● **Data segment**:
__________________________________________________

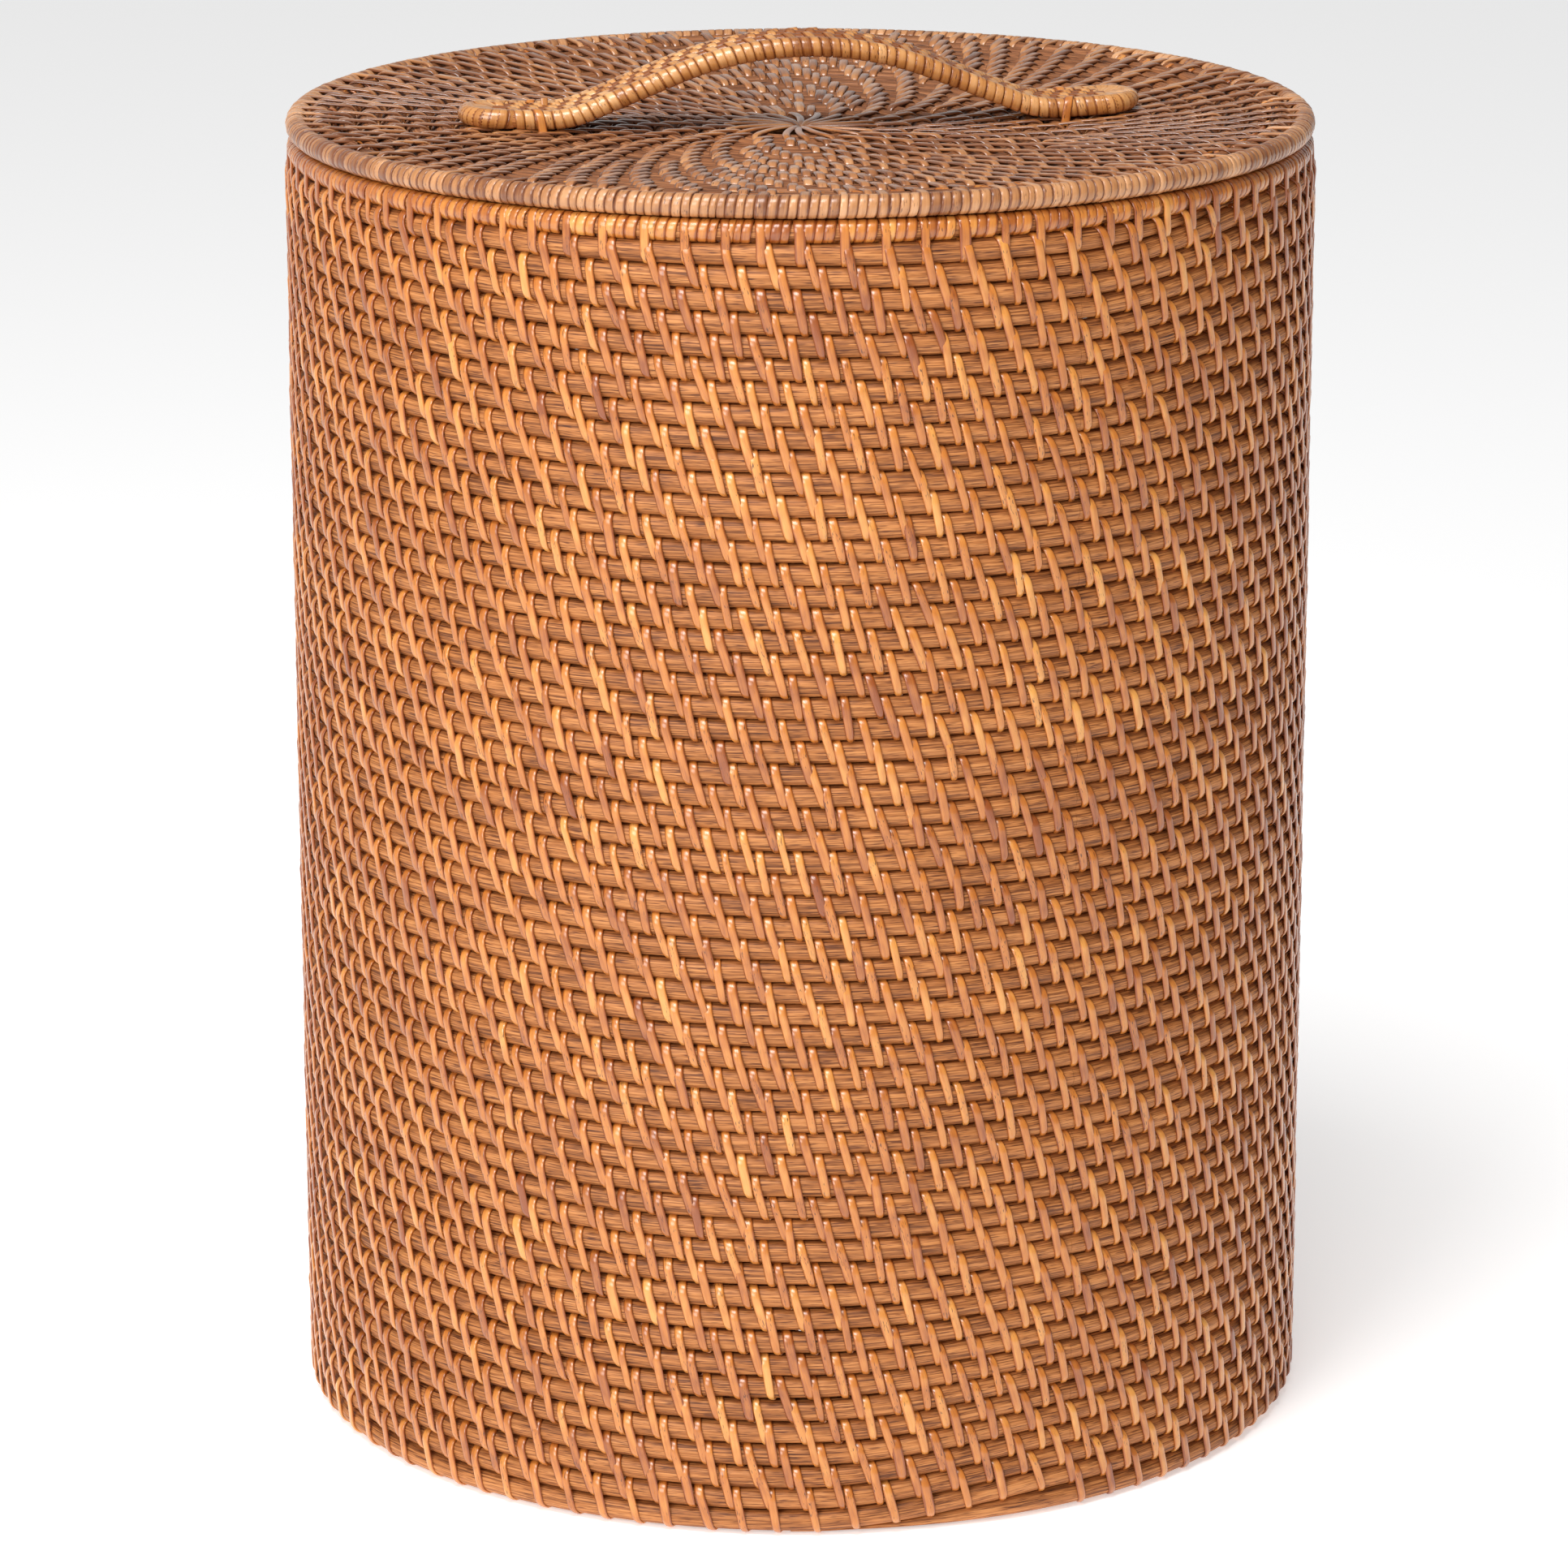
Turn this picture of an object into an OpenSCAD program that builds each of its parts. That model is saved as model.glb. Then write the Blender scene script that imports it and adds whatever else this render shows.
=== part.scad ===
// Round lidded laundry basket, coiled from rattan rod and sewn with split rattan peel.
// Millimetres, +Z up. The origin is on the floor, at the middle of the foot.

/* [Rattan] */
// Diameter of the rod that is coiled into the wall, the base and the lid
rod_d = 8.6; // [7:0.1:10]
// Gap that the sewing keeps between one course of rod and the next
course_gap = 0.8; // [0.6:0.1:1.2]
// Thickness of the peel that sews the courses together
sewing_t = 0.9; // [0.6:0.1:1.2]
// Width of the band of sewing that runs through each gap, at the middle of the rods
seam_w = 3; // [2:0.1:4]

/* [Basket] */
// Outer diameter over the sewing
outer_d = 444; // [340:1:540]
// Number of courses in the wall, below the rim
wall_courses = 59; // [35:1:72]
// Half the width of the flat that the lowest course stands on
foot_half_w = 2; // [1:0.1:3]
// Height of the base's middle above its edge
base_lift = 5; // [2:0.5:12]
// Height of the base's underside above the floor, at its edge
base_clear = 0.4; // [0.2:0.1:3]

/* [Rims] */
// Diameter of the rod inside each of the two rims
rim_rod_d = 8; // [6.5:0.1:8.6]
// Thickness of the peel wrapped round a rim
rim_wrap_t = 0.9; // [0.6:0.1:1.2]

/* [Lid] */
// Depth that the lid's middle is dished below its rim
lid_dish = 9; // [4:0.5:16]
// Gap between the lid's rim and the basket's rim
lid_seat_gap = 0.3; // [0.2:0.1:1]
// Diameter of the rod of the ring that keeps the lid centred
ring_rod_d = 7; // [5:0.1:9]
// Thickness of the peel wrapped round that ring
ring_wrap_t = 0.7; // [0.5:0.1:1]
// Gap all round between that ring and the wall
ring_clear = 3; // [1.5:0.1:6]
// Reach of the star of peel that starts each flat coil
star_r = 30; // [20:1:45]
// Number of strips across the star
star_strips = 9; // [6:1:12]
// Width of one strip of the star
star_strip_w = 3.6; // [2.5:0.1:5]

/* [Handle] */
// Length of the strap handle
handle_l = 297; // [220:1:360]
// Width of the strap handle
handle_w = 34; // [27:0.5:44]
// Diameter of the rod bent round the strap's edge
handle_rod_d = 7.4; // [6.5:0.1:9.5]
// Thickness of the peel woven over the strap
weave_t = 0.6; // [0.4:0.1:0.9]
// Length of the foot that lies on the lid at each end
handle_foot_l = 35; // [28:1:50]
// Rise of the strap from its feet to its crown
handle_rise = 29; // [18:0.5:40]
// Largest radius of the crown
crown_r = 150; // [80:1:220]
// Largest radius where the strap leaves its feet
bend_r = 50; // [30:1:80]
// Width of the peel ties that hold the strap down
tie_w = 3.6; // [2.5:0.1:5]
// Distance from the strap's end to its ties
tie_inset = 33; // [20:1:34]

/* [Hidden] */

core_tan = "#9a6a44";
peel_amber = "#c98a48";
peel_honey = "#d8a35c";

turn_fn = 144;
ring_fn = 48;
rod_sides = 12; // sides of the handle's swept rods
crown_steps = 5;
bend_steps = 4;
turn_steps = 12;
edge_steps = 10;
fit = 0.05; // clearance between pieces that are bound tight together

rod_r = rod_d / 2;
pitch = rod_d + course_gap;
sewn_r = rod_r + sewing_t;

// Wall: the courses' centres lie on wall_r, the first one sunk so that it stands on a flat.
wall_r = outer_d / 2 - sewn_r;
foot_z = sqrt(rod_r * rod_r - foot_half_w * foot_half_w);
function course_z(k) = foot_z + pitch * k;

// Rim: one wrapped course on top of the wall.
rim_r = rim_rod_d / 2;
wrapped_r = rim_r + rim_wrap_t;
rim_z = course_z(wall_courses - 1) + max(pitch, rod_r + wrapped_r + fit);
rim_top_z = rim_z + wrapped_r;

// A flat coil fills the circle of radius r with whole courses round a start. Its last course
// runs at r.
function flat_courses(r) = round(r / pitch);
function flat_pitch(r) = r / flat_courses(r);

// Base: raised in the middle, clear of the floor all over.
base_edge_z = sewn_r + base_clear;
base_last_r = wall_r - pitch;
function base_z(r) = base_edge_z + base_lift * (1 - pow(r / wall_r, 2));

// Lid: its wrapped rim stands on the basket's rim, and its middle is dished.
lid_rim_r = outer_d / 2 - wrapped_r;
lid_rim_z = rim_top_z + lid_seat_gap + wrapped_r;
lid_last_r = lid_rim_r - max(pitch, rod_r + wrapped_r + fit);
function lid_z(r) = lid_rim_z - lid_dish * (1 - pow(r / lid_rim_r, 2));
function lid_top_z(r) = lid_z(r) + sewn_r;

// Centring ring: hangs under the lid's outer courses, inside the wall.
ring_r = ring_rod_d / 2;
ring_wrapped_r = ring_r + ring_wrap_t;
ring_turn_r = wall_r - sewn_r - ring_clear - ring_wrapped_r;
ring_z = lid_z(ring_turn_r - ring_wrapped_r) - sewn_r - fit - ring_wrapped_r;

// Strap handle: feet that follow the dish, straight ramps and a round crown.
frame_r = handle_rod_d / 2;
strap_half_t = frame_r + weave_t;
frame_y = handle_w / 2 - strap_half_t;
inner_pitch = (frame_y - frame_r) * 2 / 3;
inner_gap = 0.2;
weave_slit = 0.4;
inner_r = (inner_pitch - inner_gap) / 2;
foot_x = handle_l / 2 - handle_foot_l;
foot_turn = handle_foot_l - handle_w / 2;
// The edge rod turns in straight steps, whose middles lie this far inside its curve.
turn_sag = frame_y * (1 - cos(90 / turn_steps));
weave_top = inner_r + weave_t;
foot_rise = lid_top_z(handle_l / 2) - lid_top_z(foot_x);
foot_tilt = atan(foot_rise / handle_foot_l);
strap_gap = 0.3;
strap_z = lid_top_z(foot_x) + strap_gap + strap_half_t;
crown_z = strap_z + handle_rise;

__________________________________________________

● **What you will do**:
Reprint the data above from the opening line to the line holding "base_clear = 0.4; // [0.2:0.1:3]", inclusive, and nothing else.

● **Solution to the exercise**:
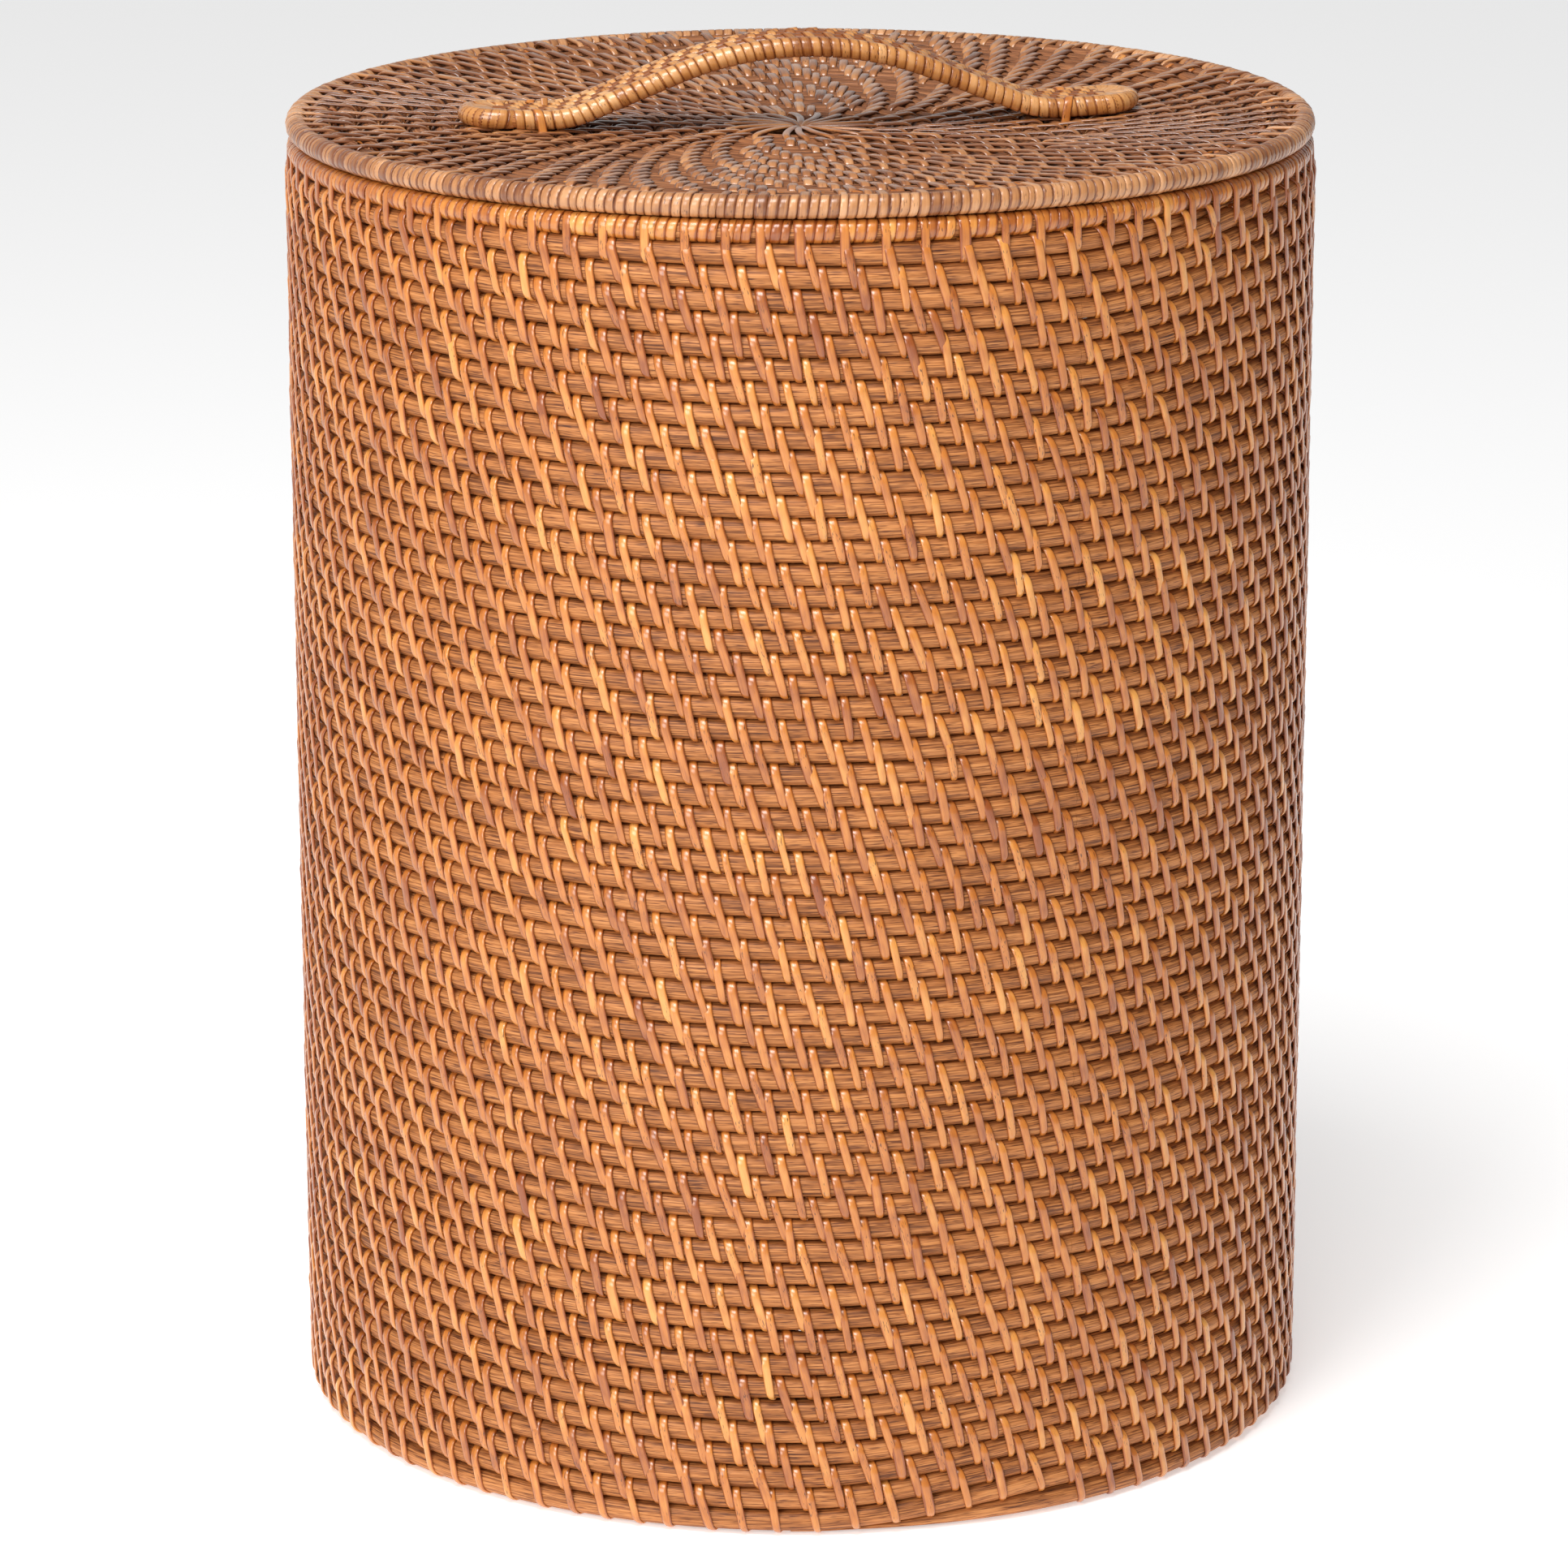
Turn this picture of an object into an OpenSCAD program that builds each of its parts. That model is saved as model.glb. Then write the Blender scene script that imports it and adds whatever else this render shows.
=== part.scad ===
// Round lidded laundry basket, coiled from rattan rod and sewn with split rattan peel.
// Millimetres, +Z up. The origin is on the floor, at the middle of the foot.

/* [Rattan] */
// Diameter of the rod that is coiled into the wall, the base and the lid
rod_d = 8.6; // [7:0.1:10]
// Gap that the sewing keeps between one course of rod and the next
course_gap = 0.8; // [0.6:0.1:1.2]
// Thickness of the peel that sews the courses together
sewing_t = 0.9; // [0.6:0.1:1.2]
// Width of the band of sewing that runs through each gap, at the middle of the rods
seam_w = 3; // [2:0.1:4]

/* [Basket] */
// Outer diameter over the sewing
outer_d = 444; // [340:1:540]
// Number of courses in the wall, below the rim
wall_courses = 59; // [35:1:72]
// Half the width of the flat that the lowest course stands on
foot_half_w = 2; // [1:0.1:3]
// Height of the base's middle above its edge
base_lift = 5; // [2:0.5:12]
// Height of the base's underside above the floor, at its edge
base_clear = 0.4; // [0.2:0.1:3]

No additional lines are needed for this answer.